- Location within New York City

Restaurant information
- Established: 2015
- Owner: Stephen Starr
- Head chef: Jason Atherton
- Food type: English
- Location: 5 Madison Avenue, New York City, New York, 10010, United States
- Coordinates: 40°44′28″N 73°59′15″W﻿ / ﻿40.741222°N 73.987500°W
- Website: theclocktowernyc.com

= The Clocktower (restaurant) =

Restaurant in Manhattan, New York

The Clocktower is an English cuisine restaurant at the Metropolitan Life Insurance Company Tower in the Flatiron District of Manhattan, New York City, United States. Despite its name it is on the second floor of the building, not in the structure's clock tower. The Clocktower received a Michelin star in the 2018 Michelin Guide for New York City. The restaurant lost the star in 2022.

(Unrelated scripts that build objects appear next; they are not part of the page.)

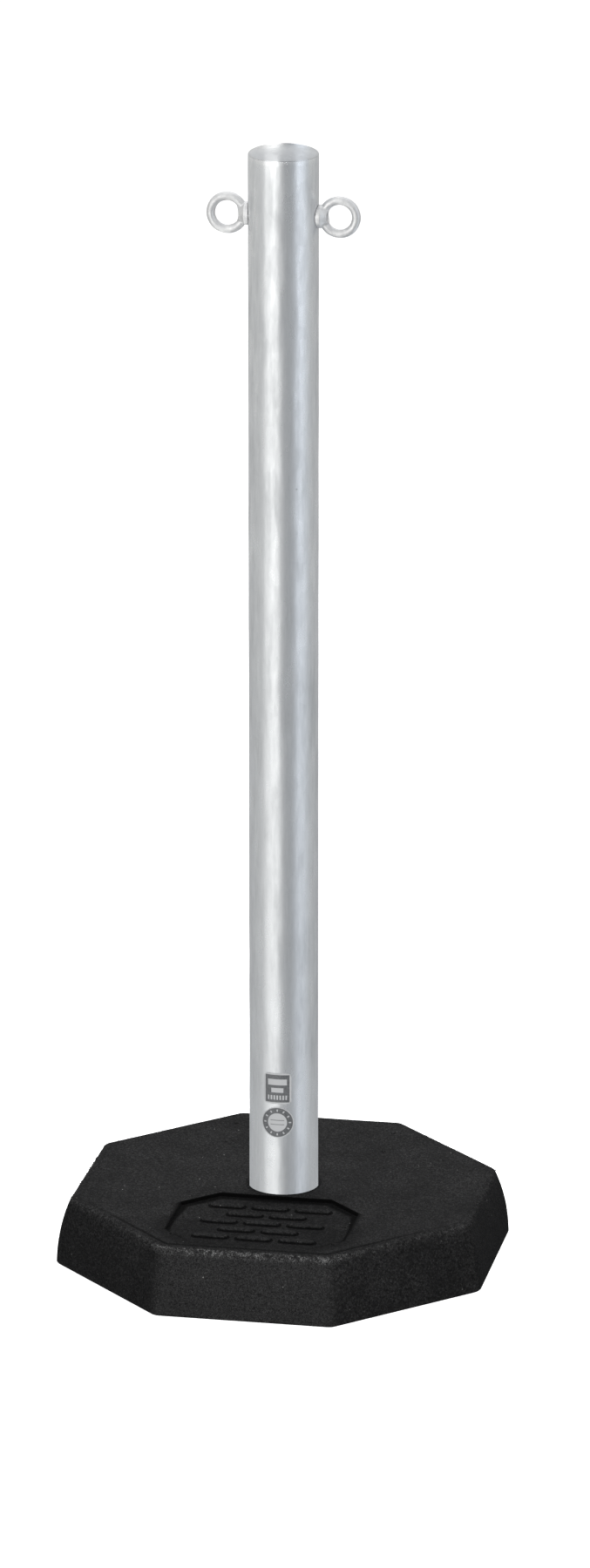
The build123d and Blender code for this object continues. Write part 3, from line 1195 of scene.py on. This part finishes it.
    def painted_shade(self, points: np.ndarray) -> np.ndarray:
        """How strongly shade is painted on the deck's colour where the deck is sheltered.

        Args:
            points: Points of the base's skin.

        Returns:
            1 on the panel's wall and at its foot, falling off over a few millimetres, less on
            the panel's floor and its near border, along the groove and round the tube; 0 off
            the deck.
        """
        shade, centre = self.shade, self.outline.centre
        x, y = points[..., 0], points[..., 1]
        inside = -self.outline.outside(x, y)
        far = smooth_step(y, centre + shade.far_side[0], centre + shade.far_side[1])
        # Painted shade on the panel's wall and at its foot, reaching further on the far side.
        start, end = (near + more * far for near, more in zip(shade.wall_near, shade.wall_far))
        wall = smooth_step(inside, *shade.wall_top) * (1 - smooth_step(inside, start, end))
        floor = shade.floor * smooth_step(inside, 0, shade.floor_rise)
        # Painted shade on the panel's near border.
        border = shade.border * (1 - smooth_step(-inside, *shade.border_reach)) * (y < centre)
        tube = shade.tube * (1 - smooth_step(np.hypot(x, y) - self.bore, *shade.tube_reach))
        groove = shade.groove * self.groove(x, y)
        return np.stack([wall, floor, border, tube, groove]).max(axis=0) * (points[..., 2] > self.height / 2)

    def dress(self, finishes: Finishes) -> None:
        """Builds the base, its pin marks sunk in it, and gives it its finish.

        Args:
            finishes: The shared finishes.
        """
        piece = PinMarks(self).drill(self.skin())
        dressed(piece, finishes.rubber, Slot.RUBBER, "rubber_base").visible_glossy = False


@dataclass
class TreadBars:
    """The panel's tread: soft crowned pads with round ends, each in a shallow moat."""

    base: RubberBase
    length: float = 30.0
    width: float = 8.0
    rise: float = 2.2
    edge: float = 0.9
    moat: float = 2.0
    give: float = 0.2
    pitch: tuple[float, float] = (38.0, 19.0)
    rows: int = 5
    columns: int = 64
    # Depths below a bar's crown over which its painted shade rises.
    shade: Rise = (0.5, 1.3)

    def spots(self) -> np.ndarray:
        """Middles of the bars.

        Returns:
            Pairs of x and y, three and two bars to a row by turns.
        """
        along, up = self.pitch
        spots = []
        for place in range(self.rows):
            count = 3 - place % 2
            y = self.base.outline.centre + (place - (self.rows - 1) / 2) * up
            spots += [((step - (count - 1) / 2) * along, y) for step in range(count)]
        return np.array(spots)

    def profile(self) -> np.ndarray:
        """A bar's profile from its crown to its underside.

        Returns:
            Rows of distance from the bar's middle line and height over its crown: the crown,
            a rounded edge, the foot and the moat, and a point below that closes it.
        """
        reach, edge, rise = self.width / 2, self.edge, self.rise
        crown = [(0.0, 0.0), (reach * 0.4, -0.04), (reach * 0.65, -0.1)]
        rim = arc((reach - edge, -edge - 0.12), edge, UP, 8, 6)
        moat = reach + self.moat
        foot = [(reach + 0.1, -rise), (moat, -rise + 0.04), (moat + 0.3, -rise - 0.5)]
        return np.array(crown + rim + foot + [(0.0, -rise - 1.2)])

    def build(self) -> bpy.types.Object:
        """Builds the bars on the panel's floor.

        Returns:
            One piece of closed pads, with an attribute that paints shade on their feet and moats.
            Each is its profile carried round a circle whose two halves are slid apart, less so near
            the crown.
        """
        across, height = np.hsplit(self.profile(), 2)
        angle = np.linspace(0, FULL_TURN, self.columns, endpoint=False)
        slide = (self.length - self.width) / 2 * np.clip(np.cos(angle) * 3, -1, 1)
        x = across * np.cos(angle) + slide * np.minimum(1, across / (self.width / 2) * 1.6)
        y = across * np.sin(angle)
        crown = self.base.height - self.base.outline.depth + self.rise
        z = np.broadcast_to(crown + height, x.shape)
        grids = np.stack([np.stack([x + sx, y + sy, z], axis=-1) for sx, sy in self.spots()])
        grids[..., 2] -= self.give * self.base.unevenness(grids)
        skin = Skin("tread_bars", grids, poles=(True, True))
        piece = skin.build()
        # Painted shade on the bars' feet and moats.
        skin.paint(piece, "painted_shade", np.broadcast_to(smooth_step(-height, *self.shade), x.shape))
        return piece

    def dress(self, finishes: Finishes) -> None:
        """Builds the bars and gives them their finish.

        Args:
            finishes: The shared finishes.
        """
        dressed(self.build(), finishes.tread, Slot.RUBBER).visible_glossy = False


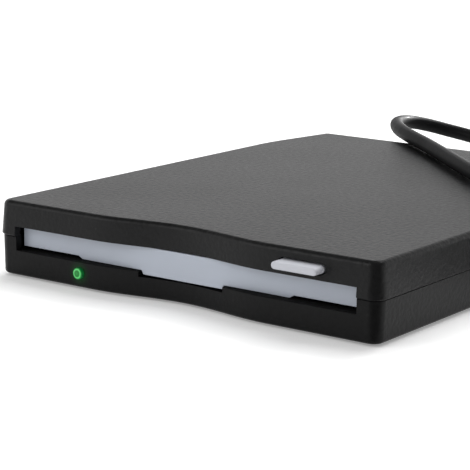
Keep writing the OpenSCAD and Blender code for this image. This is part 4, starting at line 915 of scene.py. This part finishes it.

To enter the restaurant, diners walk through the lobby of the Edition Hotel, also located in the building. The Clocktower is a collaboration between Philadelphia-based restaurateur Stephen Starr and London-based chef Jason Atherton. It is Atherton's first restaurant project in the United States.

==Design==
The restaurant has a dining area, a separate bar, and a room with a billiards table. The dining area is split into three separate rooms. The restaurant is decorated throughout with black and white photographs, mostly taken in New York City. Guests are provided a booklet with information about the pictures upon request.

===Tableware===
Much of the tableware used at the Clocktower was sourced by Starr employee Randi Sirkin from the website Etsy. Atherton was also involved in the selection process. The tableware includes porcelain plates decorated with skulls wearing crowns and other regal paraphernalia, which Atherton now uses in some of his restaurants in London and Singapore.